Q: Do you have any tips for staying safe at Halloween parties?

A: First and foremost, create a plan before going out. When it comes to transportation, always have a sober friend or family member who you can call to give you a ride. As always, our primary focus should be on our health and safety when we go out to party. There are many ways to “party smart.” If you decide to go out, I think first and foremost you should stay with your close friends from the beginning of the night, all the way until you get home. Look out for your friends, and never leave them alone or let them wander off. Being an active bystander is so important when it comes to staying safe while drinking. Additionally, there are many ways that you can reduce the risks associated with heavy drinking. Set limits and pace yourself, alternate between alcoholic and nonalcoholic drinks, eat before and while you are drinking, avoid drinking games … the list goes on.

Q: The weather forecast puts Halloween in the 50s this year. Do you have any tips for those going out in dark costumes late at night on a possibly chilly night?

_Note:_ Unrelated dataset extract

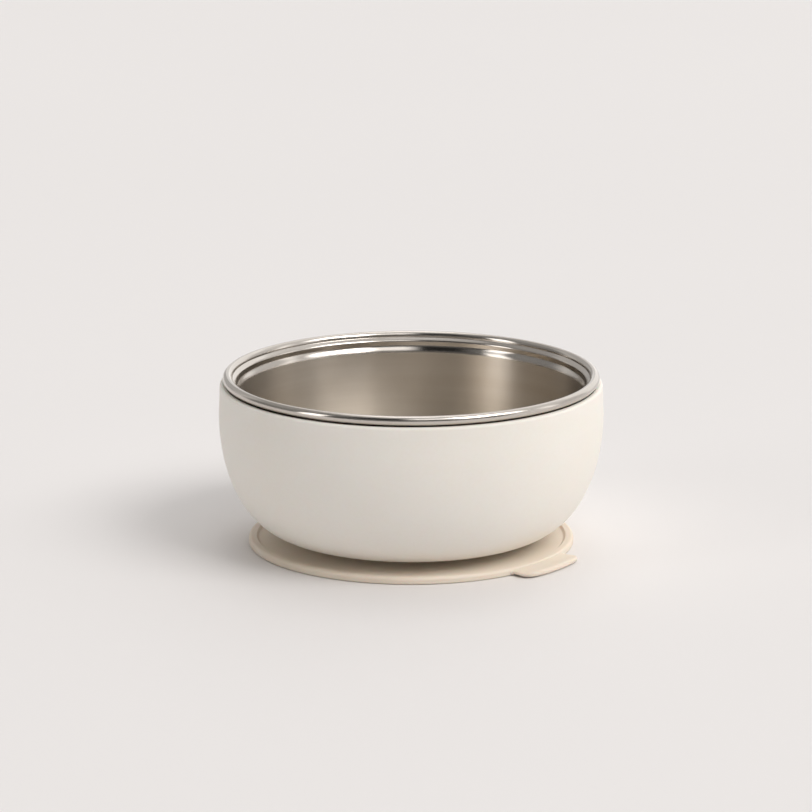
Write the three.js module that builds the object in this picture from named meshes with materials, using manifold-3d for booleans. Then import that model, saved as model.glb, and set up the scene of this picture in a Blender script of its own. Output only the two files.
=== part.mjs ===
// A baby's suction bowl: a steel food bowl that lifts out of a moulded shell, which stands on a
// silicone suction cup. Millimetres, +Z up. The origin is on the bowl's axis, on the table, and
// +X points at the suction cup's release tab.
import * as THREE from "three";
import { mergeVertices } from "three/addons/utils/BufferGeometryUtils.js";
import Module from "manifold-3d";

const wasm = await Module();
wasm.setup();

// Driving dimensions.
const gap = 0.3; // between pieces that touch
const turnSegments = 48; // facets in one turn of the large pieces
const hubSegments = 32; // facets in one turn of the small ones

const shell = {
  topZ: 54.15,
  rimRadius: 63.2, // outside, at the top
  waistZ: 44.2, // height of the widest point
  flankCentre: 39.4, // centre of the rounded flank, from the axis
  flankWidth: 24.2, // half axes of that flank
  flankHeight: 40.1,
  flankPower: 2.07, // 2 would be a true ellipse
  wall: 2.4,
  lipRound: 0.9,
  recessRadius: 29.6, // pocket under the floor that takes the suction cup's hub
  recessZ: 8,
  floorTopZ: 10.3,
};

const liner = {
  sheet: 0.6, // steel thickness; the other sizes are on the middle of the sheet
  floorZ: 14,
  cornerRadius: 16,
  wallTopRadius: 57.2,
  draft: THREE.MathUtils.degToRad(3),
  // Two soft steps that widen the mouth for a lid.
  lowStep: { fromZ: 50.7, toZ: 53.6, rise: 0.95 },
  highStep: { fromZ: 54.1, toZ: 55.9, rise: 1.25 },
  beadRadius: 1.25,
  beadCentreZ: 56,
  beadEnd: THREE.MathUtils.degToRad(-100),
};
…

A: It comes down to being observant and aware of your surroundings. If you are in a dark costume, it will be much more difficult for drivers to see you when crossing the streets. Stay in well-lit areas and always use crosswalks to cross the street. If you are going to be out walking around at night, always use the buddy system and look out for one another. If you are looking for a safe ride home, the Campus Escort Service, 614-292-3322, is great and runs until 3 a.m., or a call a taxi or Uber. Lastly, dress for the weather!